In the course of one season in Galloway I contrived to buy three farms for the same sum of money (which was suspicious enough) and indeed, I discovered later that the three vendors were all cronies and were making wagers as to which one of them could push me up on price. One of them, famously, was a reluctant party to the negotiation headed by his older brother, and we had all sorts of spats and quarrels to contend with as well. His comment, which has stuck with me ever since, was to declare that family relationship was the worst ship you would ever sail in.

Then there were the clients. We had showbusiness personalities, pop stars, captains of industry, generations of landed gentry and, latterly, pension fund wizards and financial legends. I took one Old Etonian lad, at the request of his father, on a trip to the Borders in pursuit of a rather nice and very plantable estate, which I managed (after a good deal of talk and not a little whisky) to agree a respectable price for, so long as we would take over a couple of thousand blackface ewes at the same time. My guest watched all this with a bemused eye. As we left (him driving for reasons aforesaid) he asked what would happen next.
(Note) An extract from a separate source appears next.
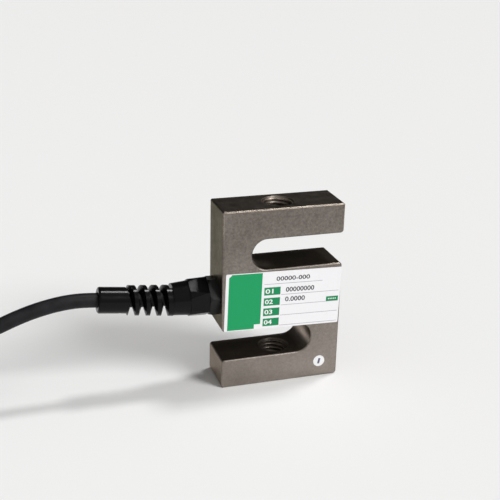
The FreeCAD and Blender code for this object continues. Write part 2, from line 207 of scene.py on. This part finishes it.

“Now,” I said, “We have to find a customer. But don’t worry, we’ll meet in London next week and you can find out what happens next.”

He became pensive. “Can I have it? Would you mind?” The sum involved was just about half a million, not to be sneezed at then. My annual salary was perhaps £3,000 a year with luck.

“I think we’d better ask Dad what he thinks,” I said. At the next motorway services he vanished for 10 minutes while I had a coffee.

“Dad says OK,” he crowed on his return. Apropos of which, I happened to meet him last week in an entirely different context. And he’s still got the farm and at least some of the sheep, together with a super spruce wood, now being harvested.

Then there was Doctor Woods. He was a medic who had defected into the world of property development, in the City. We bought for him a rather nice wood in the Welsh borders, and this whetted his appetite for more. I looked at a range of rather overpriced stuff in the Thames Valley and, after yet another false trail, I asked, half-joking, why – since he had a chopper on the roof of his office – didn’t we look further afield; say, into Normandy?

Great idea. I got my French mate onto the job and we came up with a superb chateau with lakes, woods, wild boar, stags and above all, trees, which was being disposed of as mortgagees in possession by perhaps the best known French bank. Needless to say, this required some exhaustive work in getting to our valuation, and a good deal of lunching out with the bank’s representatives before we could come to an agreement.

It sounds like fun, doesn’t it? Flying from my home in Gloucestershire in a private helicopter and doing monster deals in Paris. A degree in forestry, did you say? You, my reader, know that foresters can do anything.

Sad to say, I was eulogising to our French hosts in a rather flash Paris hotel to celebrate the exchange of contracts and the payment of 10 per cent of the money when I got a message to ring the good doctor urgently.

He had, he told me, got into just bit of a spot because he planned to buy the French property with money ‘borrowed’ (to use a polite euphemism) from his company pension fund. This, the fraud squad told him, was a no-no. Could I negotiate a way out please, and try to get back his deposit?

Pity, I thought. I rather liked him. But I couldn’t really see him in jail, and, indeed, he got off the main charge on a technicality. After it all, he asked me how much he owed me. I was working on my own by now. I told him what might have been, and what I could manage on, and he paid up like a lamb.

Then there was the pop star. But I won’t go on. The tax bonanza enjoyed by forestry for the latter part of the 20th century, like all good things, eventually came to an end. It was responsible for huge and successful investment in new planting, and gave the whole sector an energy and excitement that it has yet to recover, 30 years later.

What did you say? Bring back Schedule D? With environmental safeguards? Sounds good to me. When do we start?